** begin **

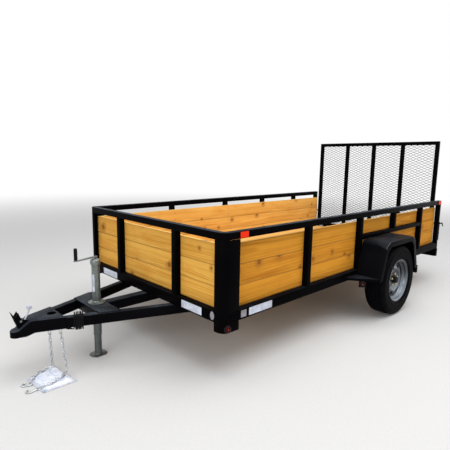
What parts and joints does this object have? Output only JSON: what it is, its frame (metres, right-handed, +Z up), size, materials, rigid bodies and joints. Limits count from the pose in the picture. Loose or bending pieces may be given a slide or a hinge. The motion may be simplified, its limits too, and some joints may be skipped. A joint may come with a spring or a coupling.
{
  "type": "utility trailer",
  "caption": "Open single-axle utility trailer with timber sides and deck, a mesh gate that folds down behind, steel wheels under fenders, a crank jack, an A-frame ball coupler and safety chains.",
  "frame": {"origin": "centre of the bounding box's base, on the ground", "axes": "+X forward to the coupler, +Y to the trailer's left, +Z up"},
  "size_m": [4.7998, 2.36, 1.75],
  "materials": {
    "black_paint": "satin",
    "pine": "matte",
    "tyre": "matte",
    "wheel_silver": "satin",
    "hub_dark": "satin",
    "zinc": "satin",
    "black_plastic": "matte",
    "red_lens": "gloss",
    "white_pouch": "matte",
    "amber_lens": "gloss"
  },
  "bodies": {
    "chassis": {"axle": "black_paint", "boards_front": "pine", "boards_left": "pine", "boards_right": "pine", "centre_pole": "black_paint", "chain_pouch": "white_pouch", "corner_plates": "black_paint", "coupler": "black_paint", "coupler_latch": "black_paint", "crank_grip": "black_plastic", "cross_members": "black_paint", "deck_planks": "pine", "fender_angles": "black_paint", "fender_supports": "black_paint", "fenders": "black_paint", "front_rail": "black_paint", "gate_latches": "black_paint", "hinge_ears": "black_paint", "jack_crank": "zinc", "jack_plate": "black_paint", "jack_tube": "zinc", "lamp_boxes": "black_paint", "leaf_springs": "black_paint", "marker_lamps": "amber_lens", "rear_rail": "black_paint", "safety_chains": "zinc", "side_rails": "black_paint", "side_reflectors": "red_lens", "spring_mounts": "black_paint", "tail_lamps": "red_lens", "tongue_rails": "black_paint", "top_rail_front": "black_paint", "top_rails": "black_paint", "uprights": "black_paint", "wiring_lead": "black_plastic"},
    "wheel_left": {"tyre_left": "tyre", "wheel_rim_left": "wheel_silver", "wheel_hub_left": "hub_dark"},
    "wheel_right": {"tyre_right": "tyre", "wheel_rim_right": "wheel_silver", "wheel_hub_right": "hub_dark"},
    "gate": {"gate_frame": "black_paint", "gate_hinges": "black_paint", "gate_mesh": "black_paint"},
    "jack_leg": {"jack_leg": "zinc"}
  },
  "joints": [
    {"name": "wheel_left_spin", "type": "hinge", "parent": "chassis", "child": "wheel_left", "pos_m": [-0.76059, 1.0665, 0.342], "axis": [0, 1, 0], "continuous": true},
    {"name": "wheel_right_spin", "type": "hinge", "parent": "chassis", "child": "wheel_right", "pos_m": [-0.76059, -1.0665, 0.342], "axis": [0, 1, 0], "continuous": true},
    {"name": "gate_fold", "type": "hinge", "parent": "chassis", "child": "gate", "pos_m": [-2.38359, 0, 0.468], "axis": [0, -1, 0], "range_deg": [0, 111]},
    {"name": "jack_slide", "type": "slide", "parent": "chassis", "child": "jack_leg", "axis": [0, 0, 1], "range_m": [0, 0.145]}
  ]
}
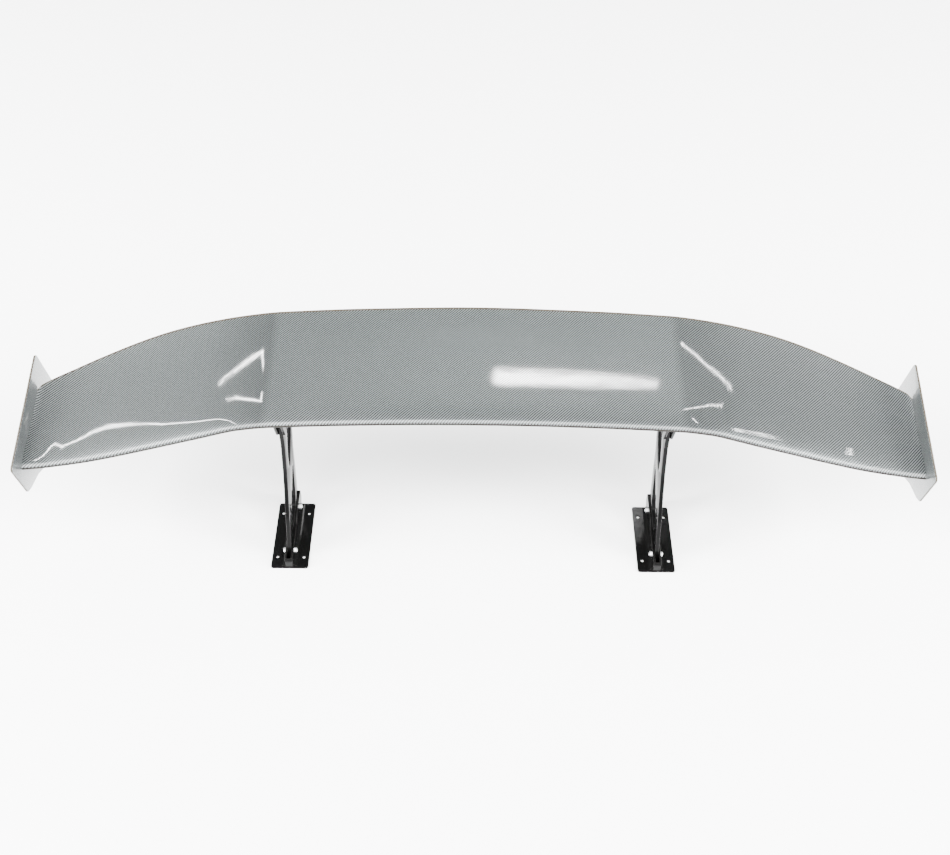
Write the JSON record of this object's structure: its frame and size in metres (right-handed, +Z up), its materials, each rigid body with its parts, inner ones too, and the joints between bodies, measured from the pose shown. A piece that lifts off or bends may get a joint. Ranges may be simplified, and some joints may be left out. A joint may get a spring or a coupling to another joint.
{
  "type": "racing rear wing",
  "caption": "Wide carbon rear wing with a twisted, drooping blade between flat endplates, tilting on two trussed uprights with drilled base brackets.",
  "frame": {"origin": "on the mounting plane under the base brackets, midway along the span and midway between the foremost and rearmost points", "axes": "+X along the span to the right-hand end, +Y to the rear of the car, +Z up"},
  "size_m": [1.7162, 0.3752, 0.3789],
  "materials": {
    "base_left": "black gelcoat",
    "base_right": "black gelcoat",
    "upright_left": "black gelcoat",
    "upright_right": "black gelcoat",
    "base_bolt_front_left": "zinc plated",
    "base_bolt_front_right": "zinc plated",
    "base_bolt_rear_left": "zinc plated",
    "base_bolt_rear_right": "zinc plated",
    "base_nut_front_left": "zinc plated",
    "base_nut_front_right": "zinc plated",
    "base_nut_rear_left": "zinc plated",
    "base_nut_rear_right": "zinc plated",
    "pivot_bolt_left": "zinc plated",
    "pivot_bolt_right": "zinc plated",
    "pivot_nut_left": "zinc plated",
    "pivot_nut_right": "zinc plated",
    "adjuster_bolt_left": "zinc plated",
    "adjuster_bolt_right": "zinc plated",
    "adjuster_nut_left": "zinc plated",
    "adjuster_nut_right": "zinc plated",
    "adjuster_washer_outer_left": "zinc plated",
    "adjuster_washer_outer_right": "zinc plated",
    "adjuster_washer_inner_left": "zinc plated",
    "adjuster_washer_inner_right": "zinc plated",
    "upper_skin": "clear-coated silver twill weave",
    "lower_skin": "clear-coated silver twill weave",
    "front_spar": "bare laminate",
    "rear_spar": "bare laminate",
    "hardpoint_left": "bare laminate",
    "hardpoint_right": "bare laminate",
    "tip_rib_left": "bare laminate",
    "tip_rib_right": "bare laminate",
    "wing_bracket_left": "black gelcoat",
    "wing_bracket_right": "black gelcoat",
    "bracket_screw_left_1": "black oxide",
    "bracket_screw_left_2": "black oxide",
    "bracket_screw_left_3": "black oxide",
    "bracket_screw_left_4": "black oxide",
    "bracket_screw_right_1": "black oxide",
    "bracket_screw_right_2": "black oxide",
    "bracket_screw_right_3": "black oxide",
    "bracket_screw_right_4": "black oxide",
    "endplate_left": "clear-coated silver twill weave",
    "endplate_right": "clear-coated silver twill weave",
    "endplate_washer_left_1": "black oxide",
    "endplate_washer_left_2": "black oxide",
    "endplate_washer_left_3": "black oxide",
    "endplate_washer_right_1": "black oxide",
    "endplate_washer_right_2": "black oxide",
    "endplate_washer_right_3": "black oxide",
    "endplate_screw_left_1": "black oxide",
    "endplate_screw_left_2": "black oxide",
    "endplate_screw_left_3": "black oxide",
    "endplate_screw_right_1": "black oxide",
    "endplate_screw_right_2": "black oxide",
    "endplate_screw_right_3": "black oxide"
  },
  "bodies": {
    "stands": {"base_left": "base_left", "base_right": "base_right", "upright_left": "upright_left", "upright_right": "upright_right", "base_bolt_front_left": "base_bolt_front_left", "base_bolt_front_right": "base_bolt_front_right", "base_bolt_rear_left": "base_bolt_rear_left", "base_bolt_rear_right": "base_bolt_rear_right", "base_nut_front_left": "base_nut_front_left", "base_nut_front_right": "base_nut_front_right", "base_nut_rear_left": "base_nut_rear_left", "base_nut_rear_right": "base_nut_rear_right", "pivot_bolt_left": "pivot_bolt_left", "pivot_bolt_right": "pivot_bolt_right", "pivot_nut_left": "pivot_nut_left", "pivot_nut_right": "pivot_nut_right", "adjuster_bolt_left": "adjuster_bolt_left", "adjuster_bolt_right": "adjuster_bolt_right", "adjuster_nut_left": "adjuster_nut_left", "adjuster_nut_right": "adjuster_nut_right", "adjuster_washer_outer_left": "adjuster_washer_outer_left", "adjuster_washer_outer_right": "adjuster_washer_outer_right", "adjuster_washer_inner_left": "adjuster_washer_inner_left", "adjuster_washer_inner_right": "adjuster_washer_inner_right"},
    "wing": {"upper_skin": "upper_skin", "lower_skin": "lower_skin", "front_spar": "front_spar", "rear_spar": "rear_spar", "hardpoint_left": "hardpoint_left", "hardpoint_right": "hardpoint_right", "tip_rib_left": "tip_rib_left", "tip_rib_right": "tip_rib_right", "wing_bracket_left": "wing_bracket_left", "wing_bracket_right": "wing_bracket_right", "bracket_screw_left_1": "bracket_screw_left_1", "bracket_screw_left_2": "bracket_screw_left_2", "bracket_screw_left_3": "bracket_screw_left_3", "bracket_screw_left_4": "bracket_screw_left_4", "bracket_screw_right_1": "bracket_screw_right_1", "bracket_screw_right_2": "bracket_screw_right_2", "bracket_screw_right_3": "bracket_screw_right_3", "bracket_screw_right_4": "bracket_screw_right_4", "endplate_left": "endplate_left", "endplate_right": "endplate_right", "endplate_washer_left_1": "endplate_washer_left_1", "endplate_washer_left_2": "endplate_washer_left_2", "endplate_washer_left_3": "endplate_washer_left_3", "endplate_washer_right_1": "endplate_washer_right_1", "endplate_washer_right_2": "endplate_washer_right_2", "endplate_washer_right_3": "endplate_washer_right_3", "endplate_screw_left_1": "endplate_screw_left_1", "endplate_screw_left_2": "endplate_screw_left_2", "endplate_screw_left_3": "endplate_screw_left_3", "endplate_screw_right_1": "endplate_screw_right_1", "endplate_screw_right_2": "endplate_screw_right_2", "endplate_screw_right_3": "endplate_screw_right_3"}
  },
  "joints": [
    {"name": "wing_tilt", "type": "hinge", "parent": "stands", "child": "wing", "pos_m": [0, 0.0694, 0.301], "axis": [1, 0, 0], "range_deg": [-8, 8]}
  ]
}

** end **

What is asked
Go through the material and select each line with the string "JSON" in it.

Result of the exercise
What parts and joints does this object have? Output only JSON: what it is, its frame (metres, right-handed, +Z up), size, materials, rigid bodies and joints. Limits count from the pose in the picture. Loose or bending pieces may be given a slide or a hinge. The motion may be simplified, its limits too, and some joints may be skipped. A joint may come with a spring or a coupling.
Write the JSON record of this object's structure: its frame and size in metres (right-handed, +Z up), its materials, each rigid body with its parts, inner ones too, and the joints between bodies, measured from the pose shown. A piece that lifts off or bends may get a joint. Ranges may be simplified, and some joints may be left out. A joint may get a spring or a coupling to another joint.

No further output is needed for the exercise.